犯人は来館者や昼間の混雑を避け、警備配置が薄い開館直後を狙っている点が指摘されている。来館者数の増減や開館時間帯の警備体制を踏まえた戦術は、短時間で実行することで最小の接触と最大の効率を確保する方法である。開館時間の運用見直し、スタッフ配分の再設計が検討されるべき要素である。

課題(総括)

本事件は単なる窃盗事件ではなく、文化財保護、国の威信、観光インフラ、都市公共空間管理、警備資源配分など複数の領域にまたがる構造問題を露呈している。主な課題をまとめると次の通りだ。

  1. 施設外周と館内監視の統合不足を速やかに是正する必要がある。

  2. 老朽化・部分的未整備の監視機器を近代化し、死角を解消する必要。

  3. 人的資源(警備人員)の増強と勤務環境改善、訓練強化が必要である。

  4. 文化財の一時的な移動(中央銀行等への保管)や展示方法の再検討(複製展示やケース強化)を含むリスク管理策が必要。

  5. 国家と美術館の責任範囲、監査・報告体制の明確化と透明化が必要である。

今後の展望

今後取るべき具体的対策と展望を複数の観点から示す。

  1. 即時対策(短期)

    • アポロンの間を含む重要空間の一時閉鎖または展示品の移送(銀行等の安全施設へ移す)。実際に一部宝飾が移送された報道がある。

    • 外周カメラ増設・死角の解消・高解像度カメラと夜間監視能力の強化。

  2. 検知・対応力の強化(中期)

    • アラーム→警備→警察連携のプロトコル見直しと反応時間短縮のための訓練。

    • リアルタイムでの監視センター統合、外部警備会社と公共警察の役割分担の見直し。

  3. 施設改修と長期投資(長期)

    • 歴史的建築物の保存とセキュリティ要求の両立を目的としたインフラ投資。建築保存ルールに配慮した耐侵入設計。

    • 会計検査院や外部監査を取り入れ、透明性ある予算配分と外部監査による改善追跡。

  4. 法制度・国際協力

    • 盗難文化財の国際的追跡強化、闇市場の取り締まり、関税・出入国検査での文化財チェック強化。インターポールとの協力が有効。

  5. 社会的合意形成

    • 観光資源の開放と文化財保護のバランスについて国民的議論を喚起する。資金をどこに振り向けるかは政治的判断となるため、透明なプロセスが必要である。

専門家データ・分析(参考データ)
  • 発生から撤収までの所要時間が「約7〜8分」と報じられており、短時間での強奪成功率を高める手口が用いられている。
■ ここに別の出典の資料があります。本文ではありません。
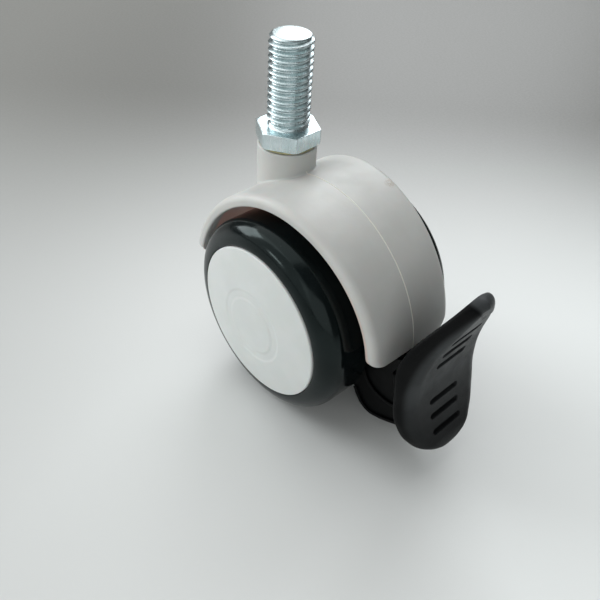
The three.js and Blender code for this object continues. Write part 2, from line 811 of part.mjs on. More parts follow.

短時間での決行は、現場での人的対応の不一致を突く典型的戦術である。

  • 被害推定額は官報・報道ベースで8800万ユーロ程度とされるが、文化的資産の評価は経済換算を越えており、復元費用・文化的損失を含めれば定量化が難しい。

  • インターポール登録により国際流通ルートの遮断が図られているが、高度に分解・再加工された宝飾は市場追跡が困難となる。専門家は「盗難後の初期72時間が回収の鍵」と指摘している(文化財犯罪対策の常識)。

まとめ

この事件は単なる窃盗事件ではなく、フランス国家にとって文化的シンボルを脅かす事態である。短時間で大胆に実行されたことは、監視と対応のギャップを露呈し、古典的建築と近代的セキュリティとの齟齬を明示した。対策は技術面、人員面、制度面の三方面で総合的に講じられる必要がある。国際協力による追跡、文化財保護に対する長期投資、そして透明な説明責任が今後の最重要課題である。